Some western US states and Mexico must cut water usage to avoid a "catastrophic collapse" of the Colorado River, Washington officials have said as a historic drought bites.
Despite years of warnings, states that depend on the river have not managed to reduce their demands enough, and on Tuesday, the federal government said it was imposing cuts.
"Water use in the Basin must be reduced," said Tanya Trujillo, Assistant Secretary for Water and Science at the Interior Department.
Arizona's allocation from the river will fall by 21 percent in 2023, while Nevada will get eight percent less. Mexico's allotment will drop by seven percent.
Negotiations over further reductions are creating tension among the states, especially as California, the largest user, has so far avoided cuts triggered by low reservoir levels.
California, the biggest user of the river's water and the most populous of the western states, will not be affected next year.
More than two decades of well below-average rainfall have left the river, the lifeblood of the western United States, at critically low levels, as the human-caused climate crisis worsens the natural drought cycle.

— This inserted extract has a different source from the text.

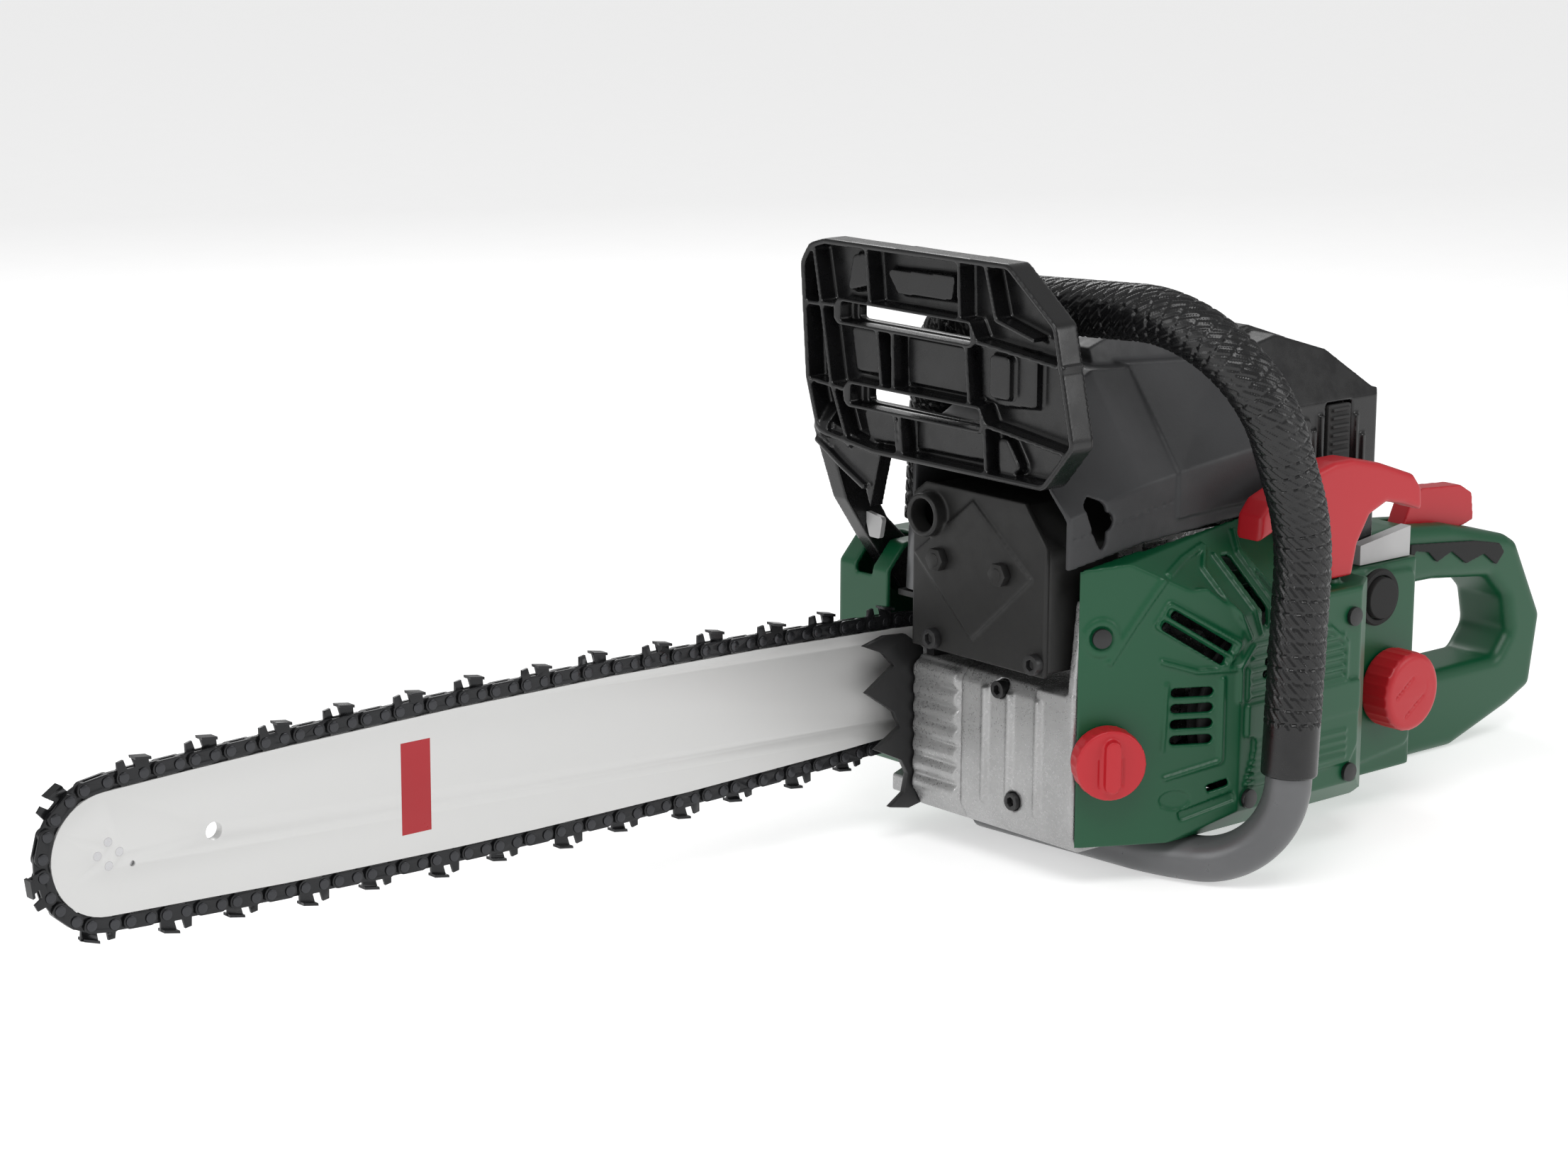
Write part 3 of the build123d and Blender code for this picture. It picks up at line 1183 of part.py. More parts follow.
# ---- clutch -----------------------------------------------------------------------------------
hub_radius = 10.5
with BuildPart() as clutch_drum:
    add(disc(0, crank_z, drum_y, drum_y + drum_wall, drum_radius))
    add(disc(0, crank_z, drum_y, drum_y + drum_depth, drum_radius, drum_radius - drum_wall))
    rail = sprocket_pitch_radius - link_end - 1.2
    add(disc(0, crank_z, bar_y + strap_inner, drum_y, rail))
    add(disc(0, crank_z, bar_inner - 0.6, bar_y - strap_inner, rail))
    with BuildSketch(crank_side(bar_y + strap_inner)):
        Circle(sprocket_pitch_radius - tang_depth - 0.8)
    extrude(amount=2 * strap_inner)
    add(disc(0, crank_z, 40, drum_y + 10, shaft_radius + running), mode=Mode.SUBTRACT)
save("clutch_drum", clutch_drum.part)
shoe_low, shoe_high = drum_y + drum_wall + 1, drum_y + drum_depth - 2
with BuildPart() as clutch_hub:
    add(disc(0, crank_z, shoe_low, shoe_high, 14, shaft_radius))
    for index in range(3):
        angle = radians(90 + 120 * index)
        with Locations(Location((17 * cos(angle), (shoe_low + shoe_high) / 2, crank_z + 17 * sin(angle)),
                                (0, -degrees(angle), 0))):
            Box(12, shoe_high - shoe_low, 8)
save("clutch_hub", clutch_hub.part)
shoe_gap = 1.0
shoes = []
for index in range(3):
    middle = 90 + 120 * index
    with BuildPart() as shoe:
        with BuildSketch(crank_side(shoe_high)):
            with BuildLine():
                outer = CenterArc((0, 0), drum_radius - drum_wall - shoe_gap, middle - 54, 108)
                inner = CenterArc((0, 0), 23.4, middle - 54, 108)
                Line(outer @ 0, inner @ 0)
                Line(outer @ 1, inner @ 1)
            make_face()
        extrude(amount=shoe_high - shoe_low)
    shoes.append(shoe.part)
save("clutch_shoes", Compound(children=shoes))

band_inner = drum_radius + band_gap
band_outer = band_inner + band_thickness
with BuildPart() as brake_band:
    with BuildSketch(crank_side(drum_y + drum_depth - 2)):
        with BuildLine():
            rim = CenterArc((0, 0), band_outer, 130, 300)
            inside = CenterArc((0, 0), band_inner, 130, 300)
            Line(rim @ 0, inside @ 0)
            Line(rim @ 1, inside @ 1)
        make_face()
    extrude(amount=drum_depth - 6)
save("brake_band", brake_band.part)
with BuildPart() as oil_pump:
    add(disc(0, crank_z, case_right_y + 0.3, case_right_y + 7.5, 24, 13))
save("oil_pump", oil_pump.part)

# ---- clutch cover -----------------------------------------------------------------------------
clutch_face_y = 94.0
clutch_low_y = 59.0
clutch_outline = [(case_front_x, 46), (case_front_x, 126), (-88, 138), (-56, 138), (26, 121), (47, 100),
                (47, 48),
                  (30, 28), (-60, 24), (-86, 30)]
with BuildPart() as clutch_cover:
    add(slab(clutch_low_y, clutch_face_y, clutch_outline, corner=4))
    fillet(clutch_cover.faces().sort_by(Axis.Y)[-1].edges(), radius=3)
    with BuildSketch(side(clutch_face_y - cover_wall)) as face:
        with BuildLine():
            Polyline(*clutch_outline, close=True)
        make_face()
        offset(amount=-cover_wall, kind=Kind.INTERSECTION)
    extrude(amount=clutch_face_y - clutch_low_y, mode=Mode.SUBTRACT)
    for x in (front_stud_x, rear_stud_x):
        add(disc(x, crank_z, bar_outer, clutch_face_y, 8.0))
        add(disc(x, crank_z, bar_outer - 1, clutch_face_y + 1, stud_radius + 3 * press), mode=Mode.SUBTRACT)
    add(disc(*guard_pivot, guard_arm_y[1] + 0.6, clutch_face_y, 8))
    add(disc(*guard_pivot, 60, clutch_face_y + 1, guard_pin_radius + press), mode=Mode.SUBTRACT)
    add(block(-104, -70, guard_arm_y[0] - 1, guard_arm_y[1] + 0.5, 122, 142), mode=Mode.SUBTRACT)
save("clutch_cover", clutch_cover.part)
with BuildPart() as bar_nuts:
    for x in (front_stud_x, rear_stud_x):
        with BuildSketch(crank_side(clutch_face_y + 9)):
            with Locations((x, 0)):
                RegularPolygon(7.5, 6)
                Circle(stud_radius + press, mode=Mode.SUBTRACT)
        extrude(amount=8.8)
save("bar_nuts", bar_nuts.part)

# ---- buffers and screws -----------------------------------------------------------------------
save("av_buffers", Compound(children=[
    rod((case_rear_x, y, z), (tank_front_x, y, z), 9) for y, z in ((-24, 40), (30, 40), (0, 80))]))
face_in = Vector(sin(radians(-28.3)), -cos(radians(-28.3)), 0)
cover_screw_points = [(facet_plane * Location((11, 42, 0))).position, Vector(44, starter_face_y, 112),
                      Vector(44, starter_face_y, 38), Vector(-24, starter_face_y, 38)]
cover_screws = [
    rod(tuple(point + direction * 0.02), tuple(point + direction * 2.0), 4.4)
    for point, direction in zip(cover_screw_points, [face_in] + [Vector(0, -1, 0)] * 3)]
save("socket_screws", Compound(children=front_screws + cover_screws))
save("chain_catcher", slab(bumper_y[1] + gap, 57, [(-96, 20), (-84, 20), (-84, 28), (-90, 30), (-96, 28)],
                corner=1.5))
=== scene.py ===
"""Finished looks for a petrol chainsaw, built around its packed CAD frame.

Lengths inside the building functions are millimetres in the saw's own frame: +X runs from the bar's nose
to the rear handle, +Y is the clutch side, +Z is up, and the origin is on the ground below the crankshaft.
"""
import math

import bmesh
import bpy
from bpy.props import FloatProperty, FloatVectorProperty, IntProperty, PointerProperty
from mathutils import Matrix, Vector


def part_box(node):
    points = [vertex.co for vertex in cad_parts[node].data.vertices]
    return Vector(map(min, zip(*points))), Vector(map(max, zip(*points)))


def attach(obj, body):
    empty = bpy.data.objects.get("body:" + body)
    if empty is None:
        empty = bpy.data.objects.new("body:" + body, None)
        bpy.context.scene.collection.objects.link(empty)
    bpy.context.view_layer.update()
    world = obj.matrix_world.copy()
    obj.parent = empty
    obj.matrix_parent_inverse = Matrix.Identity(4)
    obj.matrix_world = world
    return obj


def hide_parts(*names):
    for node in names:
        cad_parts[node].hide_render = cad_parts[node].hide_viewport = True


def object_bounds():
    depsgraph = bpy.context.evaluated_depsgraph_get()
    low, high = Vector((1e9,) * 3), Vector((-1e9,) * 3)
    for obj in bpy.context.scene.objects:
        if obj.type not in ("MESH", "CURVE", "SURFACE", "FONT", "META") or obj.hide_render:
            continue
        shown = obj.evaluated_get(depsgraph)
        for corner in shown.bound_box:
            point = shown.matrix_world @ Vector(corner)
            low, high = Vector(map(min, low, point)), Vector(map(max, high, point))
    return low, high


bl_info = {
    "name": "Chainsaw looks",
    "version": (1, 0, 0),
    "blender": (4, 5, 0),
    "location": "3D View > Sidebar > Chainsaw",
    "description": "Builds the moulded covers, handles, chain and finishes of a petrol chainsaw",
    "category": "Object",
}

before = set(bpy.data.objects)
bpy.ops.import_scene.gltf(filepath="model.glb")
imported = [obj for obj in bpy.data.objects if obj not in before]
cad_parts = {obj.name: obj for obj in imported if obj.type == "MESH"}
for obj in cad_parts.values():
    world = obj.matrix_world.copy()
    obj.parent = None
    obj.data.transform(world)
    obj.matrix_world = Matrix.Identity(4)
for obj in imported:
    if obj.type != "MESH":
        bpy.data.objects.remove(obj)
cad_low, cad_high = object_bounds()
MM = 0.001


def node_box(node):
    """Lowest and highest corner of a CAD node, in millimetres."""
    low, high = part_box(node)
    return low / MM, high / MM


# ---- settings ---------------------------------------------------------------------------------
class SawSizes(bpy.types.PropertyGroup):
    """Sizes that shape the moulded pieces and the grip's braid."""

    skin_step: FloatProperty(name="Skin step", description="Grid step of the moulded skins", default=0.0008,
                             min=0.0004, max=0.003, unit="LENGTH")
    edge_passes: IntProperty(name="Edge passes", description="How often moulded edges are softened",
                    default=3,
                             min=1, max=20)
    braid_depth: FloatProperty(name="Braid depth", description="Depth of the grip's braid", default=0.0009,
                               min=0.0, max=0.002, unit="LENGTH")
    braid_step: FloatProperty(name="Braid step", description="Length of one row of the grip's braid",
                              default=0.0062, min=0.002, max=0.02, unit="LENGTH")
    braid_strands: IntProperty(name="Braid strands", description="Strands round the grip", default=15,
                    min=6, max=40)
    link_edge: FloatProperty(name="Link edge", description="Rounding of the chain links' edges",
                    default=0.00022,
                             min=0.0, max=0.0005, unit="LENGTH")


class SawColours(bpy.types.PropertyGroup):
    """Colours of the saw's finishes, as linear values."""

    green: FloatVectorProperty(name="Green", description="Covers and tank", subtype="COLOR", size=3,
                               default=(0.0003, 0.038, 0.013), min=0.0, max=1.0)
    red: FloatVectorProperty(name="Red", description="Caps, starter handle and lockout", subtype="COLOR",
                    size=3,
                             default=(0.36, 0.0045, 0.011), min=0.0, max=1.0)
    anthracite: FloatVectorProperty(name="Anthracite", description="Cylinder cover", subtype="COLOR", size=3,
                                    default=(0.03, 0.0305, 0.0325), min=0.0, max=1.0)
    black: FloatVectorProperty(name="Black", description="Guard and filter cover", subtype="COLOR", size=3,
                               default=(0.006, 0.006, 0.0065), min=0.0, max=1.0)
    bar: FloatVectorProperty(name="Bar", description="Guide bar's paint", subtype="COLOR", size=3,
                             default=(0.5, 0.5, 0.5), min=0.0, max=1.0)
    cast: FloatVectorProperty(name="Casting", description="Crankcase metal", subtype="COLOR", size=3,
                              default=(0.4, 0.4, 0.4), min=0.0, max=1.0)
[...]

READ MORE: Californians use more water as drought worsens in US state
Reduced rain and higher temperatures
The Colorado River rises in the Rocky Mountains and snakes its way through Colorado, Utah, Arizona, Nevada, California and northern Mexico, where it empties into the Gulf of California.
It is fed mainly by snow caps on mountains at high altitudes, which melts slowly throughout the warmer months.

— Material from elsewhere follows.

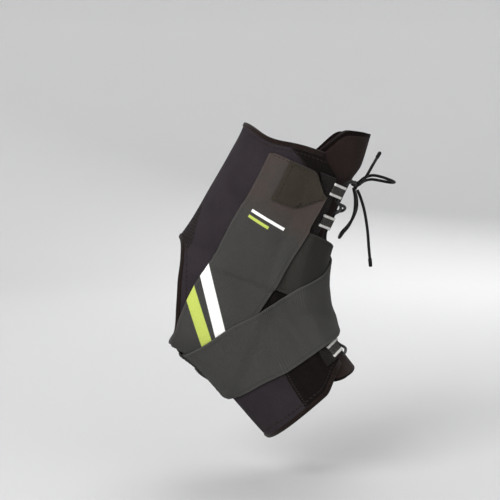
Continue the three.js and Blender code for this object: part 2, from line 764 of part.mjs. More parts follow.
function strapLine(start, side) {
  const control = [...start, ...STRAP_REST].map(({ row, turn }) => {
    return new THREE.Vector3(row, side * turn * TURN_STRETCH, 0);
  });
  const curve = new THREE.CatmullRomCurve3(control, false, "centripetal");
  const line = Array.from({ length: LINE_SAMPLES + 1 }, (_, i) => {
    const spot = curve.getPoint(i / LINE_SAMPLES);
    return { row: spot.x, turn: spot.y / TURN_STRETCH };
  });
  line.forEach((entry, i) => {
    entry.point = laid(entry.row, entry.turn);
    entry.length = i === 0 ? 0 : line[i - 1].length + entry.point.distanceTo(line[i - 1].point);
  });
  return line;
}

function spotAt(line, length) {
  const found = line.findIndex((entry) => entry.length > length);
  const i = found < 0 ? line.length - 1 : Math.max(found, 1);
  const share = clamp((length - line[i - 1].length) / (line[i].length - line[i - 1].length), 0, 1);
  return {
    row: blend(line[i - 1].row, line[i].row, share),
    turn: blend(line[i - 1].turn, line[i].turn, share),
  };
}

// One step over the laid surface in a given direction, found from the slopes in rows and turns
function stepOver(spot, direction, distance) {
  const here = laid(spot.row, spot.turn);
  const byRow = laid(spot.row + STEP, spot.turn).sub(here).divideScalar(STEP);
  const byTurn = laid(spot.row, spot.turn + STEP).sub(here).divideScalar(STEP);
  const rr = byRow.dot(byRow);
  const rt = byRow.dot(byTurn);
  const tt = byTurn.dot(byTurn);
  const dr = byRow.dot(direction);
  const dt = byTurn.dot(direction);
  const scale = distance / (rr * tt - rt * rt);
  const next = {
    row: spot.row + (dr * tt - dt * rt) * scale,
    turn: spot.turn + (dt * rr - dr * rt) * scale,
  };
  const moved = laid(next.row, next.turn).sub(here);
  return { spot: next, direction: moved.normalize() };
}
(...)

Scorching temperatures and reduced melting snow in the spring have lowered the water volume flowing from the Rocky Mountains, where the river originates before it snakes 2,334 kilometres southwest and into the Gulf of California.
As a consequence, there is not as much water in the river which supplies tens of millions of people and countless acres of farmland.
Federal officials asked for reduced usage of 2 to 4 million acre-feet of water per year, a reduction of 15 percent to 30 percent in the coming year.
Because the states failed to respond to a federal ultimatum to figure out how to cut their water use, they could face even deeper cuts that the government has said are needed to prevent reservoirs from falling so low they cannot be pumped.
Bureau of Reclamation Commissioner Camille Touton said the additional 15 percent reduction is necessary to ensure that water deliveries and hydroelectric power are not disrupted.
She emphasised the partnership between federal officials and their counterparts in the seven states and Mexico but repeatedly declined to say how much time the states will have to reach the deal she requested in June.
Hydrodams at risk
For years, cities and farms have consumed more water from the river than what flows through it, depleting its reservoirs and raising questions about how it will be divided as water becomes more scarce.
The water level at Lake Mead, the nation's largest man-made reservoir, has plummeted so low that it's currently less than a quarter full and getting dangerously close to a point where not enough water would flow to produce hydropower at the Hoover Dam on the Nevada-Arizona border.
Already, extraordinary steps have been taken this year to keep water in Lake Powell, the other large Colorado River reservoir, which sits upstream of Lake Mead and straddles the Arizona-Utah border. Water from the lake runs through Glen Canyon Dam, which produces enough electricity to power between 1 million and 1.5 million homes each year.
After water levels at Lake Powell reached levels low enough to threaten hydropower production, federal officials said they would hold back some water to ensure the dam could still produce energy. That water would normally flow to Lake Mead.